Pour progresser encore, il est donc essentiel de produire ces batteries dans des pays où l’électricité est faiblement carbonée…en France par exemple, ce qui permettrait un gain potentiel de 25 %.
Il faut aussi et surtout favoriser l’adoption de batteries de capacité raisonnable. L’étude de Carbone 4 met en avant qu’un véhicule électrique de forte puissance (par exemple un SUV Type Audi e-tron), peut générer dans un pays comme l’Allemagne, qui représente le plus grand marché automobile européen, des émissions en cycle de vie comparables, voire supérieures à un véhicule thermique de plus petite taille. On oublie donc le SUV, trop lourd et boulimique, au profit de voitures plus modestes !
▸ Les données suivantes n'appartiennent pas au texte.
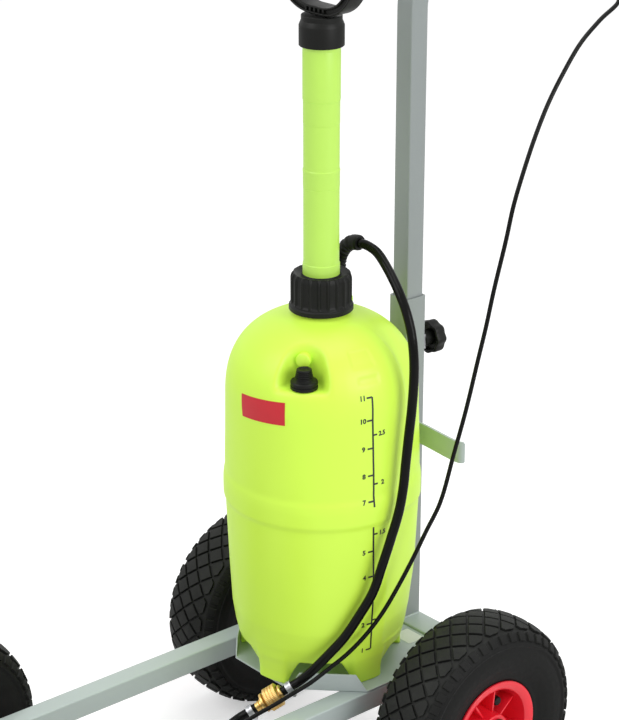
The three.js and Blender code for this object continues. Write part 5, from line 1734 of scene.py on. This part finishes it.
class SPRAYER_OT_spray_valve(bpy.types.Operator):
    """Spray valve at the front: bracket, body, lever and nozzle"""

    bl_idname = "sprayer.spray_valve"
    bl_label = "Spray valve"

    def execute(self, context):
        softened("valve_bracket", "frame_paint", 0.7 * MM)
        softened("spray_valve_lever", "zinc_steel", 0.6 * MM)
        where = at(middle("spray_nozzle"))
        barrel = lathed(mm(
            (0, 96), (10.6, 96), (11.4, 96.8), (11.4, 100), (12, 100.8), (12, 124), (11.4, 124.8),
            (11.4, 126), (12, 126.8), (12, 129), (11, 130), (4, 130), (4, 141.2), (3.2, 142), (0, 142),
        ), 56)
        inlet = lathed(mm(
            (0, 9), (7, 9), *grooves(7, 6.2, (15, 22), 0.6, 0.8), (7, 27.4), (6.4, 28), (0, 28)
        ), 40)
        moved(inlet, Matrix.Translation((0, 0, 110 * MM)) @ ALONG_Y)
        body = moved(joined(barrel, inlet), where)
        piece("valve_body_turned", body, "turned_brass", "frame", "spray_valve_body")
        nozzle = lathed(mm(
            (0, 80.9), (1, 79.7), (4.6, 79.7), (5.4, 80.4), (7.6, 83.4), (8, 84.4), (8, 94.9), (7.4, 95.7),
            (0, 95.7),
        ), 96)

        def depth_at(angle, radius, height):
            inside = radius > 7 * MM and height > 85 * MM
            return 0.5 * MM * smooth_step(0.2, 0.8, math.cos(16 * angle)) if inside else 0

        pressed(nozzle, depth_at)
        piece("nozzle_ribbed", moved(nozzle, where), "black_plastic", "frame", "spray_nozzle", crease=28)
        return {"FINISHED"}


# ------------------------------------------------------------------ panel and running order

STAGE_AND_PIECES = (
    SPRAYER_OT_stage, SPRAYER_OT_coupling, SPRAYER_OT_cords, SPRAYER_OT_wheels, SPRAYER_OT_tank,
    SPRAYER_OT_pump, SPRAYER_OT_outlet, SPRAYER_OT_relief_valve, SPRAYER_OT_frame, SPRAYER_OT_post,
    SPRAYER_OT_spray_valve,
)


class SPRAYER_PT_cart(bpy.types.Panel):
    """Sizes, colours and pieces of the cart"""

    bl_idname = "SPRAYER_PT_cart"
    bl_label = "Sprayer Cart"
    bl_space_type = "VIEW_3D"
    bl_region_type = "UI"
    bl_category = "Sprayer Cart"

    def draw(self, context):
        layout = self.layout
        for group in (context.scene.cart_sizes, context.scene.cart_colours):
            box = layout.box()
            for name in group.__annotations__:
                box.prop(group, name)
        for operator in STAGE_AND_PIECES:
            layout.operator(operator.bl_idname)


CLASSES = (CartSizes, CartColours, *STAGE_AND_PIECES, SPRAYER_PT_cart)


def register():
    for cls in CLASSES:
        bpy.utils.register_class(cls)
    bpy.types.Scene.cart_sizes = PointerProperty(type=CartSizes)
    bpy.types.Scene.cart_colours = PointerProperty(type=CartColours)


def unregister():
    del bpy.types.Scene.cart_colours
    del bpy.types.Scene.cart_sizes
    for cls in reversed(CLASSES):
        bpy.utils.unregister_class(cls)


def main():
    register()
    for operator in STAGE_AND_PIECES:
        group, name = operator.bl_idname.split(".")
        getattr(getattr(bpy.ops, group), name)()


if __name__ == "__main__":
    main()
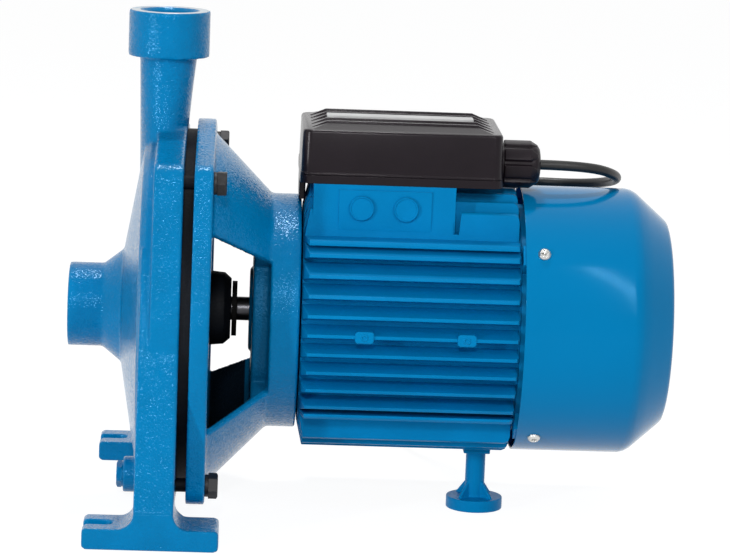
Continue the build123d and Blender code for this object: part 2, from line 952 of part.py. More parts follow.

Le gros point noir des batteries électriques réside dans leur composition nécessitant lithium, aluminium, cuivre, cobalt… C’est ainsi qu’un véhicule dit vert, censé résoudre notre dépendance au pétrole, nous rend paradoxalement toujours plus tributaire de l’industrie minière ! Or l’extraction de matériaux engendre des effets environnementaux, politiques et sociaux majeurs dans les pays concernés : au Chili (cuivre), les réserves d’eau s’épuisent ; au Congo Kinshasa (cobalt), des enfants creusent au lieu d’aller à l’école ; au Gabon (manganèse), les rivières sont empoisonnées ; en Argentine (lithium), les modes de vie traditionnels sont menacés, etc., etc.
Par ailleurs, tous ces matériaux sont des ressources épuisables à plus ou moins long terme. Il n’y en aura vraisemblablement pas pour tout le monde ! À terme, nous pourrions donc nous retrouver confrontés au même problème qu’avec le pétrole…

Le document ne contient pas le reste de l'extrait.